* **TASK TO CARRY OUT**
Give back exactly the lines from the start of the listing to the line containing "import * as", inclusive, and nothing beyond them.

* **COLLECTED DATA**
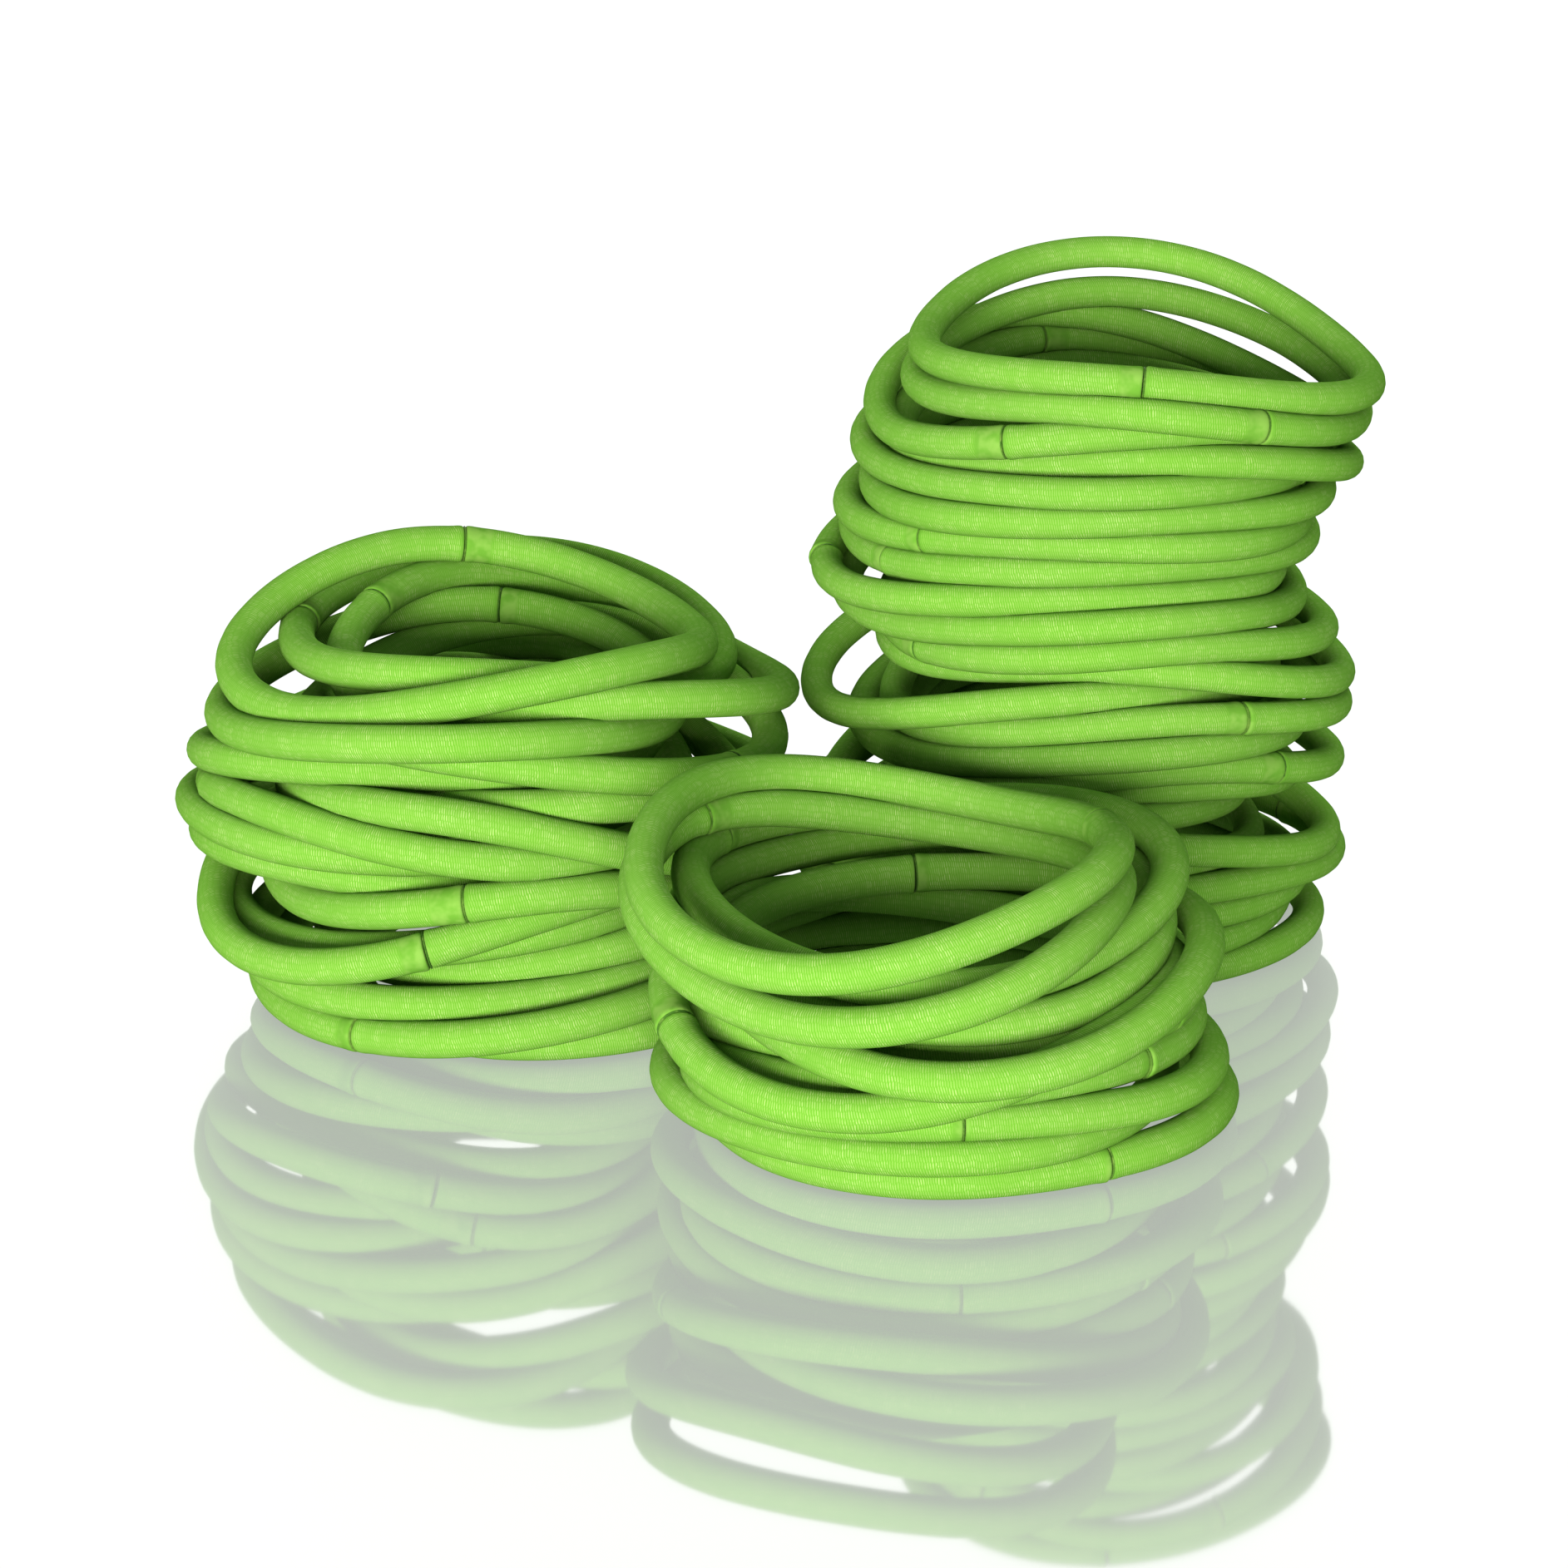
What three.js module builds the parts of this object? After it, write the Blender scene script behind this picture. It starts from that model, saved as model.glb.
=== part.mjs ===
// A set of textile-covered elastic loop bands, lying in three loose stacks on a flat surface.
// Millimetres, +Z up, +X across the set. Each band is a cord of one fixed length whose ends are
// bonded into a loop. The bands are worked out from the lowest up: each gets an outline in plan, and
// is then let down on the bands that already lie there.
import * as THREE from "three";

// Driving dimensions
const CUT_LENGTH = 152; // cord in one loop, so a round loop is 52.4 mm across outside
const LOOP_RADIUS = CUT_LENGTH / (2 * Math.PI); // to the middle of the cord
const SECTION_SHARE = 0.42; // radius of the faceted section, as a share of the cord's diameter
const COVER_WALL = 0.45; // of the braided cover, round the rubber
const CORE_CLEARANCE = 0.3; // between the faceted cover and core
const BOND_LENGTH = 0.8; // of the bonded joint, along the cord
const BOND_CLEARANCE = 0.3; // between the bond and each cut end

// Facets
const SEGMENTS = 24; // steps round a loop
const SIDES = 6; // steps round the cord, one flat side down
const FINE = 4; // contact samples in one step
const FLOOR_SNAP = 0.25; // corners lower than this share of the cord's diameter lie on the surface

// How a loop settles
const SQUEEZE = 0.86; // middles of two touching cords, as a share of the diameter: the rubber gives
const WAVES = 5; // lobes of the highest wave that the loop can take out of its plane
const WEIGHT = 0.004; // pull at each step, mm
const SETTLE_STEPS = 4000;
const THIRD_LOBE = 0.8; // of the three-lobed irregularity of each outline, mm
const LOBE_TURN = 137.5; // from each band's irregularity to the next one's

// Each band, from the lowest up: x of its middle from the stack's place, its width as a share of a
// round loop's, the turn of its long axis, and the direction of its bonded joint from its middle.
// sway is how far the bands' middles wander from front to back, and back moves one band further.
// stiffness is the cord's, for its two-lobed wave, against WEIGHT. tip is how much higher a band's
// own spring holds its back, mm, and is below zero where it holds it lower.
const STACKS = {
  front: {
    place: [18, 4],
    cord: 4.0,
    stiffness: 0.0012,
    sway: 3.0,
    bands: [
      { x: 0, back: 3, wide: 1.08, turn: 0, joint: -55 },
      { x: -4, back: 5, wide: 1.04, turn: 0, joint: -22 },
      { x: -1, back: 1, wide: 1.07, turn: 5, joint: -90 },
      { x: -3.5, back: -2, wide: 1.08, turn: 0, joint: -32 },
      { x: -2, back: 2, wide: 1.05, turn: 10, joint: -30 },
      { x: -5, back: -1, wide: 1.04, turn: 0, joint: 200 },
      { x: 0, back: -3, wide: 1.0, turn: 0, joint: 100 },
      { x: -4, wide: 0.98, turn: 0, joint: 45 },
      { x: -4, back: 1, wide: 1.0, turn: 0, joint: 150 },
      { x: -8, back: -2, tip: -1, wide: 0.98, turn: 0, joint: 140 },
      { x: -9, back: -2.5, tip: -3, wide: 0.95, turn: 0, joint: 8 },
    ],
  },
  left: {
    place: [-29, 43],
    cord: 4.0,
    stiffness: 0.0007,
    sway: 4.0,
    bands: [
      { x: 4.5, wide: 1.0, turn: 0, joint: 60 },
      { x: -2.5, wide: 1.04, turn: 0, joint: -125 },
      { x: -5, wide: 1.02, turn: 10, joint: 100 },
      { x: 2, wide: 1.03, turn: 0, joint: 10 },
      { x: -7, wide: 1.0, turn: 0, joint: 30 },
      { x: -9, wide: 1.02, turn: 0, joint: -90 },
      { x: -2, wide: 1.03, turn: -10, joint: -95 },
      { x: -10, wide: 1.0, turn: 0, joint: 75 },
      { x: -12, wide: 1.03, turn: 0, joint: -60 },
      { x: -7, wide: 1.04, turn: 0, joint: 190 },
      { x: 0.5, wide: 1.02, turn: 0, joint: 130 },
      { x: 4, wide: 1.0, turn: 0, joint: 20 },
      { x: -10, wide: 1.0, turn: 20, joint: -50 },
      { x: 2, wide: 1.02, turn: 0, joint: -30 },
      { x: -7, wide: 1.0, turn: 0, joint: 80 },
      { x: 5, back: 2, wide: 0.98, turn: 0, joint: 160 },
      { x: -2, back: 3, wide: 0.96, turn: 0, joint: 170 },
      { x: -4.5, back: -1, tip: 0.5, wide: 1.04, turn: 0, joint: 95 },
    ],
  },
  right: {
    place: [38, 60],
    cord: 3.6,
    stiffness: 0.001,
    sway: 1.0,
    bands: [
      { x: -3, wide: 1.02, turn: 0, joint: 80 },
      { x: -6, wide: 1.04, turn: 0, joint: 150 },
      { x: -4.5, wide: 1.0, turn: 20, joint: 200 },
      { x: -1, wide: 1.05, turn: 0, joint: 30 },
      { x: -9, wide: 1.03, turn: 0, joint: 100 },
      { x: -2, wide: 1.03, turn: 0, joint: -75 },
      { x: -10.5, wide: 1.0, turn: 0, joint: 60 },
      { x: -6.5, wide: 1.06, turn: 0, joint: -130 },
      { x: -1.5, wide: 1.02, turn: -10, joint: -45 },
      { x: -4, wide: 1.0, turn: 0, joint: 120 },
      { x: -1, wide: 1.02, turn: 0, joint: -60 },
      { x: -9, wide: 1.05, turn: 0, joint: 20 },
      { x: 0, wide: 1.04, turn: 0, joint: 140 },
      { x: -2.5, wide: 1.0, turn: 0, joint: -145 },
      { x: -5.5, wide: 1.03, turn: 0, joint: 75 },
      { x: -8.5, wide: 1.02, turn: 0, joint: 185 },
      { x: -5.5, wide: 1.04, turn: 0, joint: -150 },
      { x: -5, wide: 1.03, turn: 0, joint: -137 },
      { x: -4, wide: 1.02, turn: 10, joint: 50 },
      { x: -4.5, wide: 1.0, turn: 0, joint: -20 },
      { x: 0, wide: 1.02, turn: 0, joint: 110 },
      { x: -3, wide: 1.04, turn: 0, joint: -120 },
      { x: 1.5, wide: 1.0, turn: 0, joint: -63 },
      { x: 1.5, tip: 1.5, wide: 1.0, turn: 0, joint: -95 },
    ],
  },
};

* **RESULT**
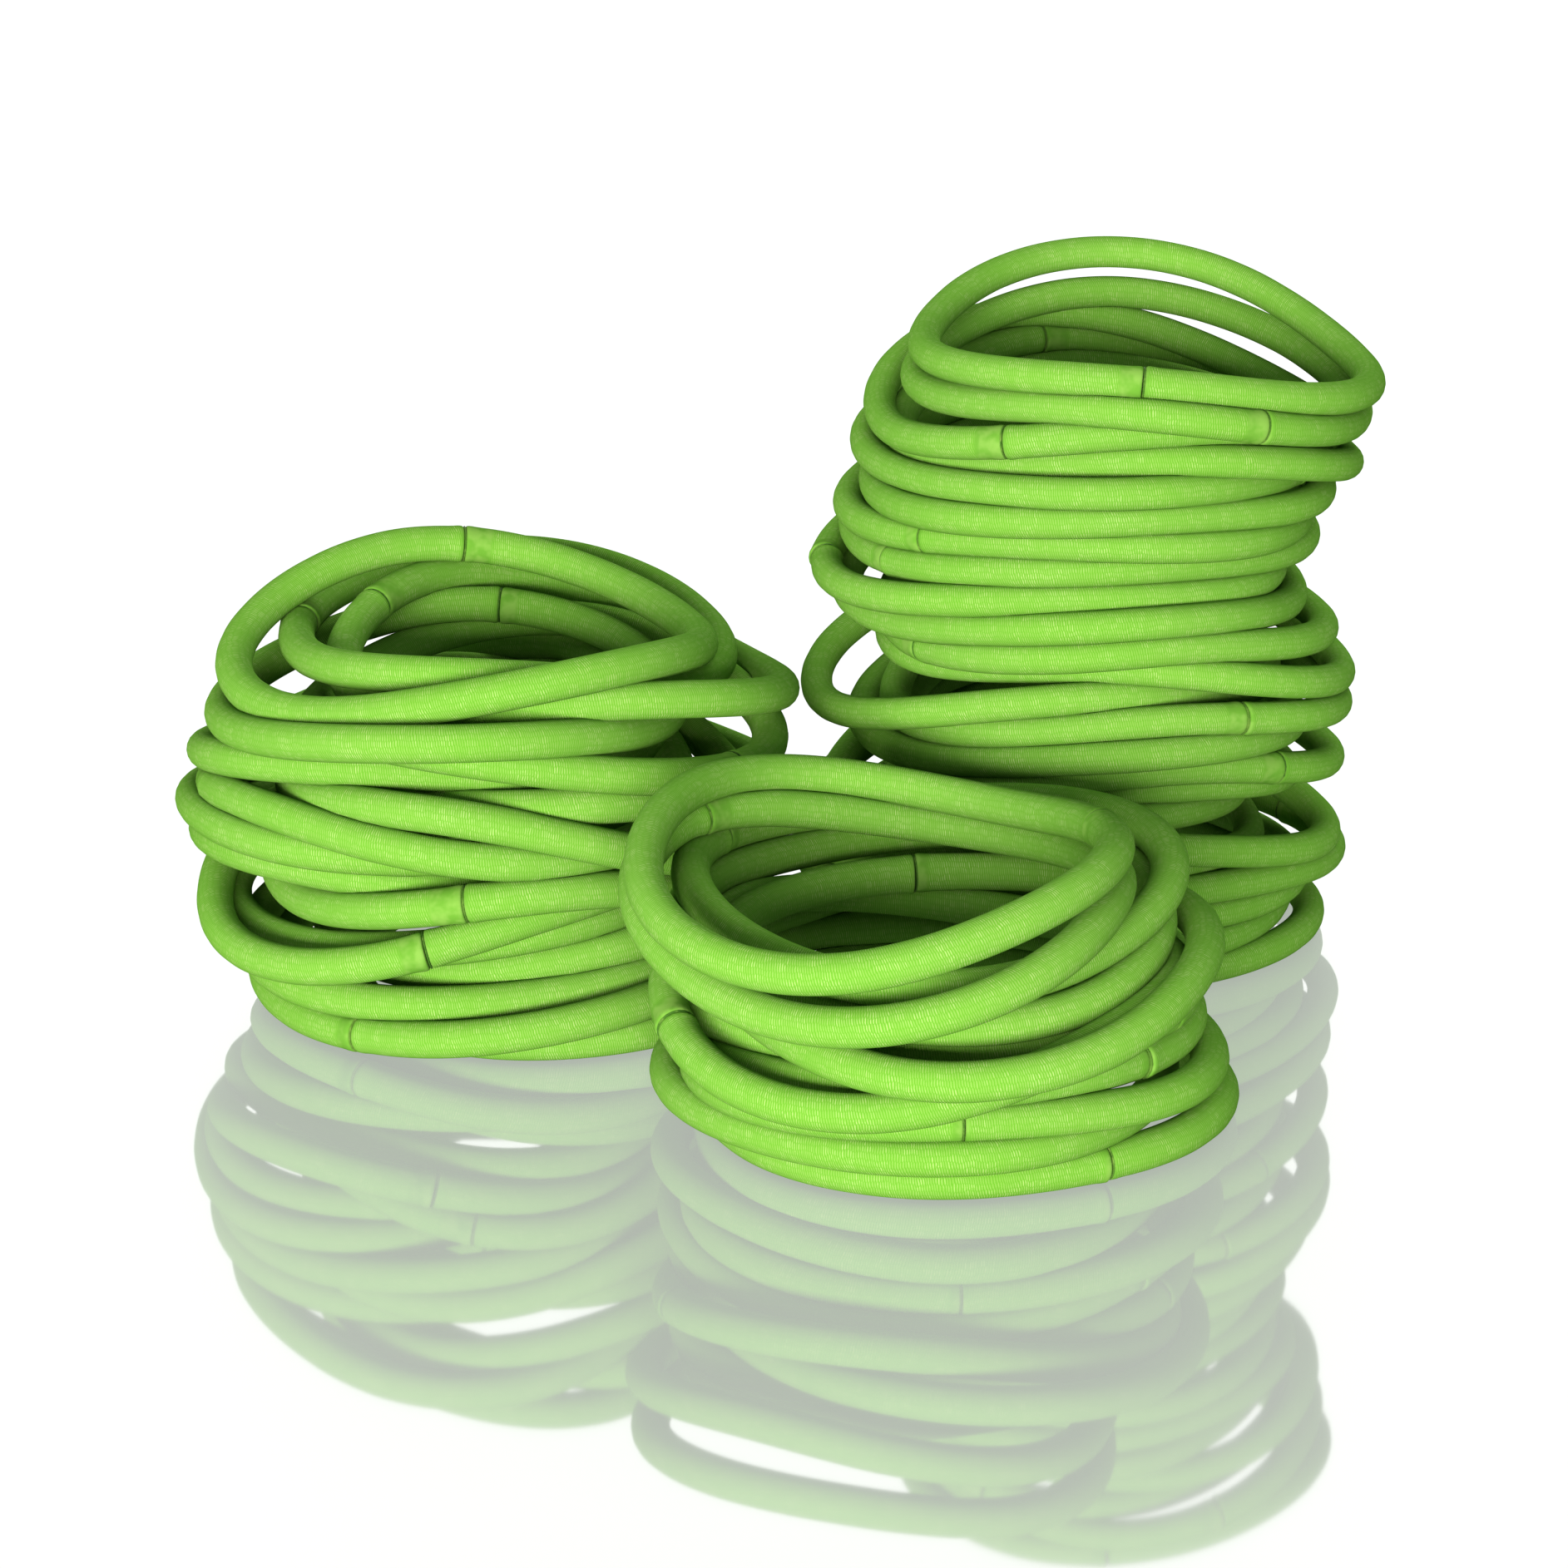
What three.js module builds the parts of this object? After it, write the Blender scene script behind this picture. It starts from that model, saved as model.glb.
=== part.mjs ===
// A set of textile-covered elastic loop bands, lying in three loose stacks on a flat surface.
// Millimetres, +Z up, +X across the set. Each band is a cord of one fixed length whose ends are
// bonded into a loop. The bands are worked out from the lowest up: each gets an outline in plan, and
// is then let down on the bands that already lie there.
import * as THREE from "three";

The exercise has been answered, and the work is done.